Russian Military Capacity
The Russian military began 2023 with a highly disorganised force in Ukraine comprising approximately 360,000 troops. By the beginning of the Ukrainian offensive in June 2023, this had risen to 410,000 troops and was becoming more organised. Over the summer of 2023, Russia established training regiments along the border and in the occupied territories and, following the mutiny of Wagner forces, endeavoured to standardise its units, breaking down the previous trend towards private armies. By the beginning of 2024, the Russian Operational Group of Forces in the occupied territories comprised 470,000 troops.
While Russian force quality is unlikely to increase so long as the Ukrainians can maintain a significant level of attrition across the force, the Russians will be able to maintain a steady tempo of attacks throughout 2024
Battalions are organised as line and storm battalions, and tend to operate in company groups which fight in small, dispersed detachments. This reflects not only adaptation to battlefield conditions, but also the shortage of trained officers able to coordinate larger formations, with a significant proportion of Russian junior officers currently being promoted from the ranks and receiving condensed officer training, sometimes as short as two months long.
The Russian Group of Forces continues to take significant casualties, but is nevertheless growing in size. Operating at greater scale allows the Russian military to take measures that guarantee the integrity of the front line… While no large-scale offensive is currently taking place, Russian units are tasked with conducting smaller tactical attacks that at minimum inflict steady losses on Ukraine and allow Russian forces to seize and hold positions.
In this way, the Russians are maintaining a consistent pressure on a number of points. Although the Russian military’s aspiration to increase in size to 1.5 million personnel has not been realised, recruiters are currently achieving almost 85% of their assigned targets for contracting troops to fight in Ukraine. The Kremlin therefore believes that it can sustain the current rate of attrition through 2025. [But a larger and larger proportion are coming from foreign troops, including NK.]
The overall assessment is that while Russian force quality is unlikely to increase so long as the AFU can maintain a significant level of attrition across the force, the Russians will be able to maintain a steady tempo of attacks throughout 2024.

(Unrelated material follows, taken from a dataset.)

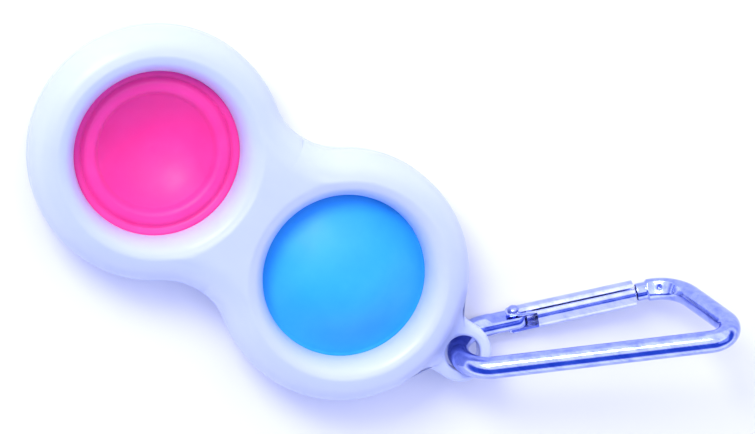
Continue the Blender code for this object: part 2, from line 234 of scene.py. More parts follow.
def new_object(name, vertices, faces, material, smooth_angle=None, weld=1e-6):
    """A mesh object at the origin, in the row frame."""
    mesh = bpy.data.meshes.new(name)
    mesh.from_pydata([tuple(v) for v in vertices], [], faces)
    shape = bmesh.new()
    shape.from_mesh(mesh)
    bmesh.ops.remove_doubles(shape, verts=shape.verts, dist=weld)
    bmesh.ops.dissolve_degenerate(shape, edges=shape.edges, dist=weld / 10)
    bmesh.ops.recalc_face_normals(shape, faces=shape.faces)
    shape.to_mesh(mesh)
    shape.free()
    mesh.shade_smooth()
    if smooth_angle is not None:
        mesh.set_sharp_from_angle(angle=math.radians(smooth_angle))
    mesh.materials.append(material)
    obj = bpy.data.objects.new(name, mesh)
    bpy.context.scene.collection.objects.link(obj)
    return obj


def grid_faces(rows, columns, closed, start=0):
    """Quads between successive rows of a grid of vertices."""
    faces = []
    for i in range(rows - 1):
        for j in range(columns if closed else columns - 1):
            k = (j + 1) % columns
            a, b = start + i * columns, start + (i + 1) * columns
            faces.append((a + j, a + k, b + k, b + j))
    return faces


def capped_tube(rows, sides):
    """Faces of a tube of vertex rings, closed at both ends."""
    last = (rows - 1) * sides
    return [*grid_faces(rows, sides, True), tuple(range(sides)), tuple(range(last, last + sides))]


def left_at(path, i):
    """Unit vector to the left of a plane path at one of its points."""
    way = (path[min(i + 1, len(path) - 1)] - path[max(i - 1, 0)]).normalized()
    return Vector((-way.y, way.x))


def thicken(obj, thickness, offset):
    """Gives a sheet its thickness."""
    modifier = obj.modifiers.new("thickness", "SOLIDIFY")
    modifier.thickness = thickness
    modifier.offset = offset


def place(piece, slot, body, *nodes):
    """Attaches a piece to the body it rides on and hides the CAD nodes it stands for; slot is not used."""
    if body is not None:
        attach(piece, body)
    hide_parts(*nodes)


# ---------------------------------------------------------------- materials


def colour_ramp(tree, source, stops):
    """A colour ramp from stops of (position, colour); gives its colour socket."""
    node = tree.nodes.new("ShaderNodeValToRGB")
    elements = node.color_ramp.elements
    elements[0].position, elements[0].color = stops[0][0], (*stops[0][1], 1.0)
    elements[1].position, elements[1].color = stops[-1][0], (*stops[-1][1], 1.0)
    for position, colour in stops[1:-1]:
        elements.new(position).color = (*colour, 1.0)
    tree.links.new(source, node.inputs["Fac"])
    return node.outputs["Color"]


class Shader:
    """A Principled material and short calls for its nodes."""

    def __init__(self, name, **values):
        self.material = bpy.data.materials.new(name)
        self.material.use_nodes = True
        self.tree = self.material.node_tree
        self.main = self.tree.nodes["Principled BSDF"]
        for key, value in values.items():
            self.main.inputs[key.replace("_", " ")].default_value = value
        self.where = self.tree.nodes.new("ShaderNodeTexCoord").outputs["Object"]

    def link(self, source, target):
        """Joins two sockets."""
        self.tree.links.new(source, target)

    def stretched(self, scale, rotation=(0.0, 0.0, 0.0)):
        """Object coordinates, turned and then scaled."""
        node = self.tree.nodes.new("ShaderNodeMapping")
        node.inputs["Rotation"].default_value = rotation
        node.inputs["Scale"].default_value = scale
        self.link(self.where, node.inputs["Vector"])
        return node.outputs["Vector"]

    def noise(self, scale, detail=3.0, roughness=0.5, where=None):
        """Fractal noise, scale in features per metre."""
        node = self.tree.nodes.new("ShaderNodeTexNoise")
        node.inputs["Scale"].default_value = scale
        node.inputs["Detail"].default_value = detail
        node.inputs["Roughness"].default_value = roughness
        self.link(where or self.where, node.inputs["Vector"])
        return node.outputs["Fac"]

    def tint(self, source, stops):
        """Base colour from a source, by a colour ramp."""
        self.link(colour_ramp(self.tree, source, stops), self.main.inputs["Base Color"])

    def polish(self, source, low, high):
        """Roughness from a noise, which mostly lies between 0.3 and 0.7."""
        node = self.tree.nodes.new("ShaderNodeMapRange")
        node.inputs["From Min"].default_value = 0.3
        node.inputs["From Max"].default_value = 0.7
        node.inputs["To Min"].default_value = low
        node.inputs["To Max"].default_value = high
        self.link(source, node.inputs["Value"])
        self.link(node.outputs["Result"], self.main.inputs["Roughness"])

    def relief(self, source, depth, below=None):
        """A bump of this depth, on top of another one if given."""
        node = self.tree.nodes.new("ShaderNodeBump")
        node.inputs["Strength"].default_value = 1.0
        node.inputs["Distance"].default_value = depth
        self.link(source, node.inputs["Height"])
        if below is not None:
            self.link(below, node.inputs["Normal"])
        self.link(node.outputs["Normal"], self.main.inputs["Normal"])
        return node.outputs["Normal"]

    def scatter(self, weight, radius, scale):
        """Light carried under the surface."""
        self.main.inputs["Subsurface Weight"].default_value = weight
        self.main.inputs["Subsurface Radius"].default_value = radius
        self.main.inputs["Subsurface Scale"].default_value = scale


WHITE_TONES = ((0.30, (0.500, 0.568, 0.85)), (0.70, (0.535, 0.603, 0.88)))
PINK_TONES = ((0.28, (0.96, 0.034, 0.29)), (0.52, (0.98, 0.046, 0.33)), (0.76, (1.0, 0.062, 0.37)))
BLUE_TONES = ((0.28, (0.020, 0.37, 0.92)), (0.52, (0.028, 0.41, 0.96)), (0.76, (0.045, 0.46, 1.0)))
ROD_TONES = ((0.32, (0.22, 0.28, 0.72)), (0.60, (0.37, 0.44, 0.86)))
SHEET_TONES = ((0.32, (0.36, 0.42, 0.82)), (0.60, (0.52, 0.58, 0.94)))
STEEL_TONES = ((0.3, (0.26, 0.31, 0.66)), (0.7, (0.38, 0.44, 0.84)))
FLOOR_TONES = ((0.3, (0.86, 0.865, 0.88)), (0.7, (0.88, 0.885, 0.90)))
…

Russian Industrial Capacity
In terms of Russian industry’s capacity to support ongoing operations, Russia has significantly mobilised its defence industry, increasing shifts and expanding production lines at existing facilities as well as bringing previously mothballed plants back online. This has led to significant increases in production output. For example, Russia is delivering approximately 1,500 tanks to its forces per year along with approximately 3,000 armoured fighting vehicles of various types. Russian missile production has similarly increased.
Despite these achievements, Russia faces significant limitations in the longevity and reliability of its industrial output. Of the tanks and other armoured fighting vehicles, for example, approximately 80% are not new production but are instead refurbished and modernised from Russian war stocks. The number of systems held in storage means that while Russia can maintain a consistent output through 2024, it will begin to find that vehicles require deeper refurbishment through 2025, and by 2026 it will have exhausted most of the available stocks. As the number of refurbished vehicles goes down, industrial capacity can go into making new platforms, but this will necessarily mean a significant decrease in vehicles delivered to the military.
Another vulnerability for Russia’s complex weapons like missiles is the extensive dependence on Western-sourced components. Although Russia has maintained a steady supply of the necessary components owing to the incoherent and lackadaisical approach to sanctions adopted by Western states, a more coherent approach to countering the Russian defence industry could disrupt supply lines. Even with the existing flawed approach, the cost of components has risen by 30% for the Russian defence sector, and it has only managed to stabilise supplies rather than expand them, despite extra investment in this line of effort.
Perhaps the most serious limitation for Russia, however, is ammunition manufacture. In order to achieve its aspiration to make significant territorial gains in 2025, the Russian Ministry of Defence (MoD) has assessed an industrial requirement to manufacture or source approximately 4 million 152mm and 1.6 million 122mm artillery shells in 2024… the Russian MoD does not believe it can significantly raise production in subsequent years, unless new factories are set up and raw material extraction is invested in with a lead time beyond five years.
This means that to properly resource the armed forces, Russia must – in the short term – further draw down its remaining 3 million rounds of stored ammunition, though much of this is in poor condition. To further compensate for shortages, Russia has signed supply and production contracts with Belarus, Iran, North Korea and Syria, with the latter only able to provide forged shell casings rather than complete shells. Although the injection of around 2 million 122mm rounds from North Korea [with their high defect rate] will help Russia in 2024, it will not compensate for a significant shortfall in available 152mm munitions in 2025.
Conclusions
The Russian theory of victory is plausible if Ukraine’s international partners fail to properly resource the AFU. Beyond 2026, attrition of systems will begin to materially degrade Russian combat power, while Russian industry could be disrupted sufficiently by that point, making Russia’s prospects decline over time. The latter would require Ukraine’s partners to demonstrate a semblance of competence in their measures aimed at countering Russian defence mobilisation, which remains eminently possible in spite of their performance to date.
What RUSI is saying is that even though Russia is larger in size with a more numerous population, and a larger but older industrial output, corruption is still very real in the old continuing Soviet state and it cannot continue the war indefinitely if the West is determined to keep Ukraine armed with long-range weapons to degrade the Russia military and oil producing infrastructure.
And just as pro-Russian analysts like Scott Ritter and Doug MacGregor overestimated Russia’s conventional military at the beginning of the war, there is also doubt about the viability of Russia’s huge nuclear arsenal—especially about whether they have done the necessary maintenance and refurbishing that all nuclear weapons require.